Había otra parte del plan que no le gustaba a Sosabowski. El material pesado y las municiones para su brigada iban a ser transportados en planeador en un vuelo anterior. Así, pues, sus depósitos se hallarían en una zona septentrional, cuando sus tropas aterrizaban en la orilla meridional. ¿Qué sucedería si el puente no había sido ocupado para cuando aterrizaran los polacos? Mientras Urquhart exponía el plan, Sosabowski se enteró con estupefacción que, si el puente continuaba todavía en manos alemanas, debían tomarlo sus tropas polacas.
Pese a sus inquietudes, Sosabowski permaneció silencioso en la reunión del 12 de septiembre. «Recuerdo que Urquhart inquirió si había alguna pregunta que hacer, y nadie formuló ninguna. Todo el mundo permaneció negligentemente sentado, con las piernas cruzadas y aire aburrido. Yo quería decir algo sobre este increíble plan, pero me fue imposible. Ya era bastante impopular, y, de todos modos, ¿quién me habría escuchado?».

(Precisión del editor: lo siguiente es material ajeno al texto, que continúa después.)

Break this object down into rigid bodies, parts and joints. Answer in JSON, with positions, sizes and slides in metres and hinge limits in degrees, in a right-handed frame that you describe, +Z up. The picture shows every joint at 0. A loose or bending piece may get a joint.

Más tarde, cuando en el Cuartel General de Browning se expuso ante todos los comandantes el plan completo de la operación aerotransportada, hubo otros que también sintieron graves dudas sobre la parte británica del plan, pero guardaron silencio. El general de brigada James M. Gavin, comandante de la 82.a Aerotransportada estadounidense, quedó tan asombrado al conocer la elección realizada por Urquhart de los lugares de aterrizaje que le dijo a su jefe de operaciones, el teniente coronel John Norton: «Dios mío, no lo puede estar diciendo en serio». Norton quedó igualmente aterrado. «Así es —dijo sombríamente—, pero no quiero demostrarlo». En opinión de Gavin, era mucho mejor aceptar «un diez por ciento de bajas iniciales efectuando el lanzamiento sobre el mismo puente o en sus proximidades que correr el riesgo de aterrizar en zonas lejanas». Le sorprendía «que el general Browning no presentara objeciones al plan de Urquhart». Pero Gavin no dijo nada, «pues supuse que los británicos, con su gran experiencia en combate, sabían exactamente lo que estaban haciendo».